Study: Birth weight dictates future health

Parents often say life changed when their children were born. The responsibilities begin instantly and a whole host of decisions will need to take place over the course of the child’s life. Now, a new study shows parents need to make the right decisions long before giving birth.

According to a study conducted by The Endocrine Society, a baby’s birth weight may be an indicator of future health problems.

The link between birth weight and other medical issues

Heavier babies are more likely to develop diabetes and other metabolic risks as they grow, according to the study.  However, this is only true in baby girls.

“What happens to a baby in the womb affects future heart disease and diabetes risk when the child grows up,” said Rae-Chi Huang, MD, PhD, of The University of Western Australia in Perth and the study’s lead author.

“We found that female babies are particularly prone to this increased risk and females who are at high risk of obesity and diabetes-related conditions at age 17 are showing increased obesity as early as 12 months of age.”

Details of the study

According to a press release, researchers examined 1,053 17-year-olds from an Australian birth cohort. Follow-up of study participants took place at eight intervals between one and 17 years of age. The 17-year-old girls with the greater waist circumference, triglycerides, insulin, and lower HDL-cholesterol (good cholesterol) were also heavier from birth with consistently higher BMI thereafter.

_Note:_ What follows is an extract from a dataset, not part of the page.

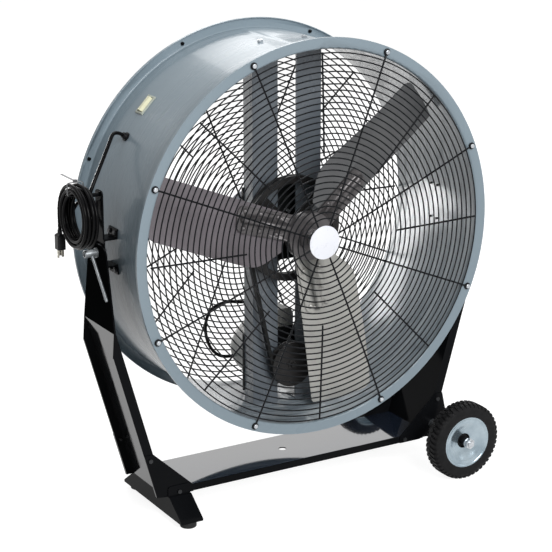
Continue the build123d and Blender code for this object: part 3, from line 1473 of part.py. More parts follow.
def plug(end, heading):
    """The moulded plug: a tapered body below a ribbed neck, made downwards."""
    body = extrude(Rectangle(PLUG_THICKNESS, PLUG_WIDTH), PLUG_LENGTH)
    body = chamfer(body.edges().group_by(Axis.Z)[0], 5)
    body = fillet(body.edges().filter_by(Axis.Z), 5)
    neck = Pos(0, 0, -9) * extrude(Circle(CORD_RADIUS + 1.2), 10)
    place = Plane(origin=end + heading * 9, x_dir=(1, 0, 0), z_dir=heading)
    prongs = []
    for y in (-6.35, 6.35):
        prongs.append(Pos(3, y, PLUG_LENGTH + PRONG_LENGTH / 2) * Box(6.3, 1.5, PRONG_LENGTH))
    ground = Pos(-8.9 + 3, 0, PLUG_LENGTH + PRONG_LENGTH / 2 + 1.5)
    prongs.append(ground * Cylinder(2.4, PRONG_LENGTH + 3))
    return place.location * (body + neck), [place.location * prong for prong in prongs]


cord = cord_tube(CORD_ROUTE, CORD_RADIUS)
coil, coil_end, coil_heading = cord_coil()
plug_body, plug_prongs = plug(coil_end, coil_heading)
save("power_cord", DRUM * cord)
save("cord_coil", DRUM * coil)
save("plug", DRUM * plug_body)
save("plug_prongs", *[DRUM * prong for prong in plug_prongs])


# ----------------------------------------------------------------- cable tie
TIE_WIDTH = 4.8
TIE_THICKNESS = 1.3
TIE_Y = 14.0
TIE_TAIL = 45.0
TIE_CLEAR = 0.4
TIE_HEAD = 8.0
TIE_DROP = 4.8
BUNDLE_DEPTH = (COIL_LAYERS - 1) * COIL_PITCH + 2 * CORD_RADIUS
BUNDLE_HEIGHT = COIL_RADIUS + CORD_RADIUS - COIL_INNER


def cord_tie():
    """A nylon cable tie round the top of the coil, with its free tail."""
    inner_x = COIL_X + CORD_RADIUS + TIE_CLEAR
    outer_x = inner_x - BUNDLE_DEPTH - 2 * TIE_CLEAR
    low = COIL_HEIGHT + COIL_INNER - TIE_DROP
    high = low + BUNDLE_HEIGHT + TIE_DROP
    wall = TIE_THICKNESS
    half = TIE_WIDTH / 2
    corner = 5 * wall
    loop = block((outer_x - wall, TIE_Y - half, low - wall), (inner_x + wall, TIE_Y + half, high + wall))
    loop = fillet(loop.edges().filter_by(Axis.Y), corner)
    hole = block((outer_x, TIE_Y - half - 1, low), (inner_x, TIE_Y + half + 1, high))
    loop -= fillet(hole.edges().filter_by(Axis.Y), corner - wall)
    middle = (outer_x + inner_x) / 2
    head_centre = (middle, TIE_Y, high + wall + TIE_HEAD / 3)
    head = Pos(*head_centre) * Box(TIE_HEAD, TIE_HEAD, TIE_HEAD * 0.8)
    tail = Pos(0, 0, TIE_TAIL / 2) * Box(TIE_WIDTH, TIE_THICKNESS, TIE_TAIL)
    return loop + head + along(head_centre, (-0.35, 0.85, 0.2), tail)


save("cord_tie", DRUM * cord_tie())


# -------------------------------------------------------------- motor's lead
# It leaves the motor's side in a loop, climbs inside the left strut, and
# crosses to the switch box along the shell.
def box_point(depth, reach):
    """A point beside the switch box, from its middle towards the drum's top."""
    turn = math.radians(SWITCH_ANGLE)
    radius = SHELL_INSIDE - depth
    x = radius * math.cos(turn) + reach * math.sin(turn)
    z = radius * math.sin(turn) - reach * math.cos(turn)
    return (x, SWITCH_Y, z)


LEAD_DROP = 14.0
LEAD_APPROACH = 58.0
LEAD_START_X = -math.sqrt(MOTOR_RADIUS**2 - LEAD_DROP**2) - 4 * BODY_GAP
LEAD_ROUTE = [
    (LEAD_START_X, 118.0, -SHAFT_SPACING - LEAD_DROP),
    (-104.0, 124.0, -372.0),
    (-132.0, 134.0, -350.0),
    (-147.0, 138.0, -310.0),
    (-147.0, 137.0, -266.0),
    (-133.0, 128.0, -232.0),
    (-103.0, 106.0, -214.0),
    (-76.0, 72.0, -212.0),
    (-58.0, 32.0, -200.0),
    (-56.0, 4.0, -165.0),
    (-57.0, 2.0, -95.0),
    (-55.0, 3.0, 20.0),
    (-57.0, 2.0, 140.0),
    (-55.0, 3.0, 260.0),
    (-56.0, 2.0, 350.0),
    (-57.0, 12.0, 398.0),
    (-70.0, 44.0, 418.0),
    (-104.0, 66.0, 420.0),
    (-160.0, 72.0, 410.0),
    box_point(SWITCH_BOX_DEPTH / 2, SWITCH_BOX_HIGH + LEAD_APPROACH),
    box_point(SWITCH_BOX_DEPTH / 2, SWITCH_BOX_HIGH + BODY_GAP),
]
save("motor_lead", DRUM * cord_tube(LEAD_ROUTE, LEAD_RADIUS))
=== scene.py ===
import json
import math

import bmesh
import bpy
from mathutils import Matrix, Vector


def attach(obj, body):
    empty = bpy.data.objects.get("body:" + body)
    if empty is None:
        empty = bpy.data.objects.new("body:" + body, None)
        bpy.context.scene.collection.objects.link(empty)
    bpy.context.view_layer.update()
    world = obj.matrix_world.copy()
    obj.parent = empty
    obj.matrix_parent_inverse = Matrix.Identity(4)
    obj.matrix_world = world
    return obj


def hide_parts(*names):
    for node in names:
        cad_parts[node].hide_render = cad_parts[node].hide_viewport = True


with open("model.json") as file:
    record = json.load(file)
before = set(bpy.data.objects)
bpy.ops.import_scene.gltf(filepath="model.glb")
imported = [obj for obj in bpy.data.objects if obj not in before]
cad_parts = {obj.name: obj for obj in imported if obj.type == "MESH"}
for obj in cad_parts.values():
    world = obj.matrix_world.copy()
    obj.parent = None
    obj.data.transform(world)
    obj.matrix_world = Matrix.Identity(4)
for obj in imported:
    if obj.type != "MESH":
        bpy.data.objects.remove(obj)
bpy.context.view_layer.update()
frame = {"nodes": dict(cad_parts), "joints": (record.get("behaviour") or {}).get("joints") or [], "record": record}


# ---------------------------------------------------------------- viewpoint
# The camera stands to the left of the fan's front and a little above it, with a
# long lens. Its place is fitted to the drum's rims, the tyres and the base in the
# photograph, and is given from the middle of the drum.
JOINT_PLACE = {joint["name"]: Vector(joint["pos_m"]) for joint in frame["joints"]}
DRUM_CENTRE = JOINT_PLACE["drum_tilt"]
CAMERA_FROM_DRUM = Vector((-2.24473, -3.79324, 1.20290))
CAMERA_AIM = Vector((0.48424, 0.82529, -0.29053))
LENS_MM = 119.95
SENSOR_MM = 36.0
scene = bpy.context.scene


def set_up(name, device, place, aim):
    """Puts a camera or a lamp in its place, pointed along its aim."""
    holder = bpy.data.objects.new(name, device)
    holder.location = place
    holder.rotation_euler = aim.to_track_quat("-Z", "Y").to_euler()
    scene.collection.objects.link(holder)
    return holder


lens = bpy.data.cameras.new("viewpoint")
lens.lens = LENS_MM
lens.sensor_width = SENSOR_MM
scene.camera = set_up("viewpoint", lens, DRUM_CENTRE + CAMERA_FROM_DRUM, CAMERA_AIM)
scene.view_settings.view_transform = "Standard"


# ------------------------------------------------------------------- studio
# A white floor and white air, which paint and zinc mirror as plain white. Four
# wide soft lamps light the fan, and two more behind the drum only put gleams on
# its paint.
WHITE = (1.0, 1.0, 1.0, 1.0)
AMBIENT = 0.34
FLOOR_GLOW = 0.88
FLOOR_COLOUR = (0.36, 0.36, 0.36, 1.0)
FLOOR_REACH = 30.0


def looked_at(nodes, links):
    """1 for light that goes to the eye, to a mirror or through glass."""
    path = nodes.new("ShaderNodeLightPath")
    seen = path.outputs["Is Camera Ray"]
    for way in ("Is Glossy Ray", "Is Transmission Ray"):
        either = nodes.new("ShaderNodeMath")
        either.operation = "MAXIMUM"
        links.new(seen, either.inputs[0])
        links.new(path.outputs[way], either.inputs[1])
        seen = either.outputs[0]
    return seen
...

In contrast, birth weight had no statistical impact on metabolic risk factors in males.

The importance of a healthy pregnancy

“These findings are significant because in our modern western society, we are seeing increased maternal obesity and gestational diabetes, which means there will also be a rise in female newborns that are born large for their age,” said Huang.

“Our results can be applied to public health messages targeting both maternal health and measures in early infancy regarding the prevention of childhood obesity and its consequences.”